Review: Radio Silence by Alice Oseman

In Radio Silence, Alice Oseman crafts a beautifully realistic story about a girl who changes everything in order to find who she truly is.

Radio Silence follows Frances, who has spent her entire life focusing on school and her education, with the goal of attending a university. She doesn’t even allow the regular hits of social status in high school keep her down.

However, everything changes when Frances meets Aled, the shy person behind her favorite podcast, Radio Silence. This is the key to Frances finding herself in a real friendship and being unafraid of the quirky bits that make who she is.

When Aled’s podcast ends up going viral, Frances’s world comes falling down as she’s stuck between who she is and who she needs to be. Frances and Aled both have to fight for their inner, dark secrets first before they can truly make amends with each other.

This book is brilliantly crafted, from the realistic characters and writing that transports readers into the world of the geeky but charming Frances and the timid, talented Aled. Something that stands out more than anything in this novel is the lack of romance. And by lack, I mean no romantic interest at all.
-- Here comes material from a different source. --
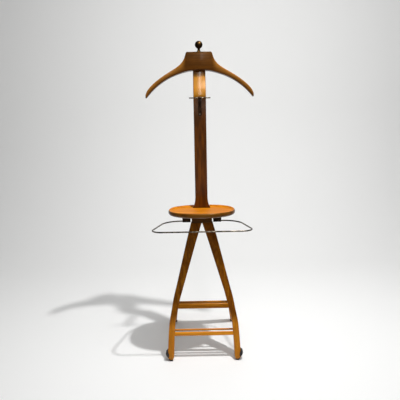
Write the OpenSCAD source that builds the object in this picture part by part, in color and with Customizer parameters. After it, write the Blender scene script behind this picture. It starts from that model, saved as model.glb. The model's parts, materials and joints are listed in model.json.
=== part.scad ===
// Valet stand: a clothes stand with a carved coat hanger on a bent post, a tie
// rail, a dished tray, a folding wire trouser bar, two shoe bars on splayed
// front legs, and a rear leg frame that folds forward about a pin under the tray.
// Millimetres, +Z up. The origin is on the floor, under the middle of the stand.

/* [Tray] */
// Width of the oval tray
tray_w = 282; // [240:1:340]
// Depth of the oval tray
tray_d = 236; // [220:1:280]
// Overall thickness of the tray
tray_t = 25; // [20:1:32]
// Depth of the dished recess
tray_recess = 9; // [4:1:12]
// Width of the raised rim
tray_rim = 9; // [6:1:14]
// Height of the rim above the floor
tray_z = 642; // [560:1:740]

/* [Post and hanger] */
// Height of the post above the tray rim
post_h = 651; // [540:1:780]
// Width of the post
post_w = 52; // [42:1:64]
// Thickness of the post, front to back
post_t = 26; // [22:1:34]
// Width of the flared foot of the post
post_foot_w = 78; // [66:1:94]
// Span of the coat hanger
hanger_span = 450; // [400:1:520]
// Thickness of the hanger at its middle, front to back
hanger_t = 42; // [34:1:52]
// Diameter of the ball knob
ball_d = 32; // [24:1:40]

/* [Tie rail] */
// Length of the cross rod
tie_rod_l = 86; // [60:1:160]
// Diameter of the cross rod
tie_rod_d = 5; // [4:0.5:8]
// Reach of the arm in front of the post
tie_reach = 73; // [60:1:120]
// Height of the cross rod below the bend of the post
tie_drop = 8; // [0:1:30]

/* [Legs] */
// Width of the legs under the tray
leg_top_w = 46; // [36:1:52]
// Width of the legs at the foot
leg_foot_w = 26; // [18:1:34]
// Depth of the front legs, front to back
leg_d = 38; // [32:1:46]
// Distance between the middles of the front feet
feet_w = 286; // [240:1:340]
// Distance between the middles of the rear feet
rear_feet_w = 300; // [270:1:360]
// Diameter of the pin that the rear legs fold on
pin_d = 8; // [6:0.5:10]

/* [Shoe bars] */
// Height of the upper shoe bar
upper_bar_z = 222; // [190:1:270]
// Height of the lower shoe bar
lower_bar_z = 108; // [80:1:150]
// Face height of the upper shoe bar
upper_bar_h = 20; // [14:1:26]
// Face height of the lower shoe bar
lower_bar_h = 16; // [12:1:22]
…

Oseman is even says flat out, “You probably think that Aled Last and I are going to fall in love or something. Since he is a boy and I am a girl. I just wanted to say –We don’t.” This book demonstrates the importance of platonic relationships and how a young adult novel can be just as good without the cliches of young love.
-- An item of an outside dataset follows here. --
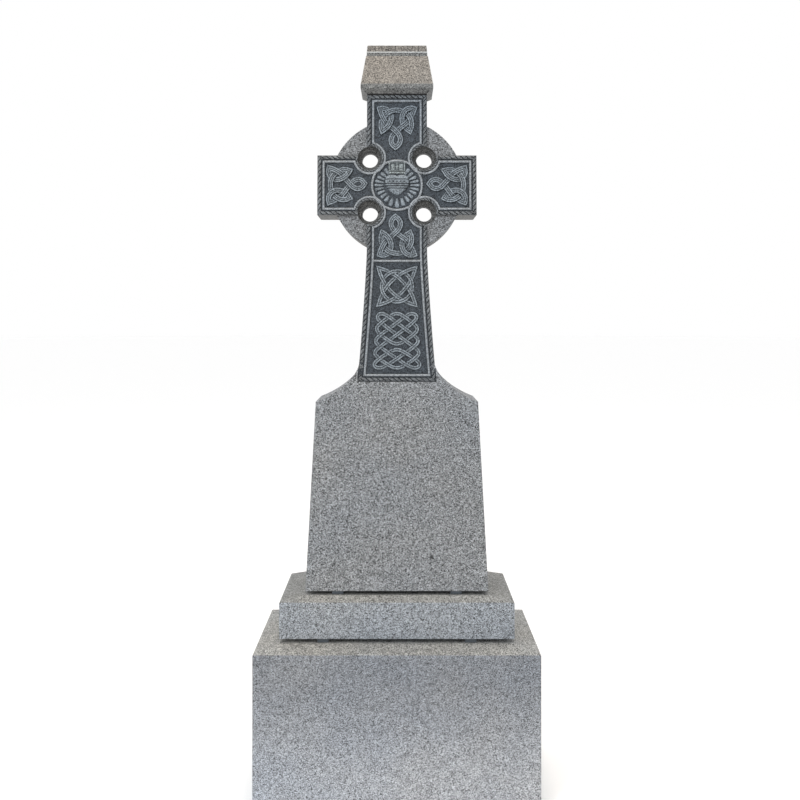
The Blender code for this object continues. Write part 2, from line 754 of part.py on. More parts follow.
def make_cross_stone(material):
    right = right_outline()
    outline = np.concatenate([right, mirrored(right)[::-1]])
    stone = relief_slab("cross_stone", outline)
    half_ring = HALF_HEAD - RING_SETBACK
    ring = turned("ring", [(RING_RADIUS, -half_ring), (RING_RADIUS, half_ring)], (0, CENTRE), 72)
    apply_boolean(stone, ring, 'UNION')
    half_web = WEB_THICKNESS / 2
    reach = HEAD_THICKNESS
    profile = [(HOLLOW_RADIUS, -reach), (HOLLOW_RADIUS, -half_web - HOLLOW_DISH), (EYE_RADIUS, -half_web),
               (EYE_RADIUS, half_web), (HOLLOW_RADIUS, half_web + HOLLOW_DISH), (HOLLOW_RADIUS, reach)]
    for number, centre in enumerate(eye_centres()):
        apply_boolean(stone, turned(f"eye_{number}", profile, centre, 24), 'DIFFERENCE')
    for vertex in stone.data.vertices:
        lean = max(0.0, NECK - vertex.co.z) * BATTER
        vertex.co.y += math.copysign(lean, vertex.co.y)
    apply_boolean(stone, make_cap(), 'UNION')
    stone.data.materials.clear()
    stone.data.materials.append(material)
    return stone


def make_cap():
    """The house-shaped cap, from its corbel inside the neck up to its crest."""
    out = CAP_WIDTH / 2 - HALF_ARM
    forward = CAP_DEPTH / 2 - HALF_HEAD
    inside = 0.35
    eave = NECK + CORBEL_HEIGHT
    roof = eave + FASCIA_HEIGHT
    crest = roof + ROOF_HEIGHT
    levels = [
        (HALF_ARM - inside * out, HALF_HEAD - inside * forward, NECK - inside * CORBEL_HEIGHT),
        (CAP_WIDTH / 2, CAP_DEPTH / 2, eave),
        (CAP_WIDTH / 2, CAP_DEPTH / 2, roof),
        (ROOF_TOP_WIDTH / 2, ROOF_TOP_DEPTH / 2, crest),
        (ROOF_TOP_WIDTH / 2, CREST_DEPTH / 2, crest + CREST_QUIRK),
        (ROOF_TOP_WIDTH / 2 - CREST_TAPER, CREST_DEPTH / 2 - CREST_TAPER / 2, crest + CREST_HEIGHT),
    ]
    return stacked_block("cap", levels)


clear_scene()
base_granite = granite("base_granite", (0.30, 0.31, 0.32), 0.55)
cross_granite = granite("cross_granite", (0.27, 0.28, 0.29), 0.55)
packer_lead = granite("packer_lead", (0.12, 0.12, 0.13), 0.7)

base_stone("lower_base", LOWER_BASE_WIDTH, LOWER_BASE_DEPTH, 0.0, LOWER_BASE_FACE, LOWER_BASE_WASH,
           UPPER_BASE_WIDTH, UPPER_BASE_DEPTH, base_granite)
base_stone("upper_base", UPPER_BASE_WIDTH, UPPER_BASE_DEPTH, UPPER_BASE_FOOT, UPPER_BASE_FACE,
           UPPER_BASE_WASH, DIE_FOOT_WIDTH, 2 * FOOT_HALF_THICKNESS, base_granite)
packers("packer_lower", LOWER_PACKER_SPREAD, UPPER_BASE_DEPTH, LOWER_SEAT, LOWER_JOINT, packer_lead)
packers("packer_upper", UPPER_PACKER_SPREAD, 2 * FOOT_HALF_THICKNESS, UPPER_SEAT, UPPER_JOINT, packer_lead)
make_cross_stone(cross_granite)
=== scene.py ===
import math

import bmesh
import bpy
import numpy as np
from mathutils.geometry import delaunay_2d_cdt
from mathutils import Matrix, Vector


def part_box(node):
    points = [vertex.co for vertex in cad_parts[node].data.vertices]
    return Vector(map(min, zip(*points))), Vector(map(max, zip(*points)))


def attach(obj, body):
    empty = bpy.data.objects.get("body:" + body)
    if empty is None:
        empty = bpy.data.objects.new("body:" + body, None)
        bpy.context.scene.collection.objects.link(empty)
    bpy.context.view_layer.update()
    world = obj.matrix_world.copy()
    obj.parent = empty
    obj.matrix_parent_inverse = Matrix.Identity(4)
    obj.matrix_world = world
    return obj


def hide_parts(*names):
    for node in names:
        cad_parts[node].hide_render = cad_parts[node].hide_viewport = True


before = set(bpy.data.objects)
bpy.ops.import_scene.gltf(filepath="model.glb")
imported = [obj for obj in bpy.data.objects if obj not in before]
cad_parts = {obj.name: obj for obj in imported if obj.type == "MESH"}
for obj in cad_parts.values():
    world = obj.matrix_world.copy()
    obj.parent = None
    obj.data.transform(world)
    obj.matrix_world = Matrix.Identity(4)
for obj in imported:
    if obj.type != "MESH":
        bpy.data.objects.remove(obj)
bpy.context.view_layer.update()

# The view
# A level camera at head height, straight in front of the carved face. The picture's frame
# is lowered, so the stone stands upright in it with no leaning edges.
PHOTO_SIDE = 800
FOCAL_LENGTH_PIXELS = 822
HORIZON_ROW = 315
SENSOR_WIDTH = 36.0
EYE_POINT = (0.010, -2.756, 1.543)


def in_scene(name, data):
    item = bpy.data.objects.new(name, data)
    bpy.context.scene.collection.objects.link(item)
    return item


camera_data = bpy.data.cameras.new("camera")
camera_data.sensor_width = SENSOR_WIDTH
camera_data.lens = SENSOR_WIDTH * FOCAL_LENGTH_PIXELS / PHOTO_SIDE
camera_data.shift_y = (HORIZON_ROW - PHOTO_SIDE / 2) / PHOTO_SIDE
camera = in_scene("camera", camera_data)
camera.location = EYE_POINT
camera.rotation_euler = (math.radians(90), 0, 0)
bpy.context.scene.camera = camera

# The light
# An even white sky all round, a large soft lamp in front on the left, and a warmer one
# overhead for the sloping tops of the stones.
bpy.context.scene.view_settings.view_transform = 'Standard'
sky = bpy.data.worlds.new("sky")
sky.use_nodes = True
sky.node_tree.nodes["Background"].inputs["Color"].default_value = (1, 1, 1, 1)
sky.node_tree.nodes["Background"].inputs["Strength"].default_value = 1.0
bpy.context.scene.world = sky


def soft_lamp(name, place, target, width, power, colour):
    data = bpy.data.lights.new(name, 'AREA')
    data.shape = 'DISK'
    data.size = width
    data.energy = power
    data.color = colour
    lamp = in_scene(name, data)
    lamp.location = place
    aim = np.array(target, float) - np.array(place, float)
    lamp.rotation_euler = (math.atan2(math.hypot(aim[0], aim[1]), -aim[2]), 0, math.atan2(-aim[0], aim[1]))


soft_lamp("front_lamp", place=(-2.6, -3.4, 4.2), target=(0, 0, 1.4), width=1.6, power=80,
          colour=(0.97, 0.99, 1.0))
soft_lamp("top_lamp", place=(0.2, -0.35, 5.2), target=(0, 0, 1.0), width=1.5, power=75,
          colour=(1.0, 0.88, 0.74))

# The floor
# A plain pale studio floor, wide enough to reach the sky line from any side. It is no part
# of the monument, which only stands on it.
FLOOR_RADIUS = 60.0
FLOOR_SIDES = 96


def new_material(name):
    material = bpy.data.materials.new(name)
    material.use_nodes = True
    return material


def wire(material, node, inputs):
    """Sets a node's inputs, each to a value or to another node's output."""
    for socket, value in inputs.items():
        if isinstance(value, bpy.types.NodeSocket):
            material.node_tree.links.new(value, node.inputs[socket])
        else:
            node.inputs[socket].default_value = value
    return node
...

The plot dives into multiple themes that are often ignored or pushed aside when it comes to young adult literature, such as the uncertainty of one’s course of study, dealing with the stress necessary success to secure a better future, and the constant search for of one’s own self and sexuality.
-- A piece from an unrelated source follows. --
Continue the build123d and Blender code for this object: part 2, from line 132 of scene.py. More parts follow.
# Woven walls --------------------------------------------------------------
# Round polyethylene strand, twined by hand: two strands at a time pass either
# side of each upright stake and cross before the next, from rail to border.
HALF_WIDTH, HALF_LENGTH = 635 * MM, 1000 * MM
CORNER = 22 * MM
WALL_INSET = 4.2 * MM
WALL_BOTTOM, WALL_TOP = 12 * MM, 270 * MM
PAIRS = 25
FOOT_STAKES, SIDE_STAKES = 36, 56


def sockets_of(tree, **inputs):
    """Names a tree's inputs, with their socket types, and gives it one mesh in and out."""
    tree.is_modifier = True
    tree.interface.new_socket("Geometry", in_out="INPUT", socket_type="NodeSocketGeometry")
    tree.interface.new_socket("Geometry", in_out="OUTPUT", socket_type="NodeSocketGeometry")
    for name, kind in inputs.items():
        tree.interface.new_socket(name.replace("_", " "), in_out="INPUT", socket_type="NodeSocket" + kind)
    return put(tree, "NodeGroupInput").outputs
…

Almost the entire cast of the novel is part of the LGBTQ+ community, including our main character who is biracial and bisexual. There are multiple portions of the book where Frances talks about being uncertain of her sexuality as well as the fear of being honest about who she is. The story also expresses teenagers’ desire to be heard, though they constantly feel too small in the world to even try.

Alice Oseman has published two books, including Radio Silence. Her next novel, I Was Born For This, is scheduled to come out in 2018.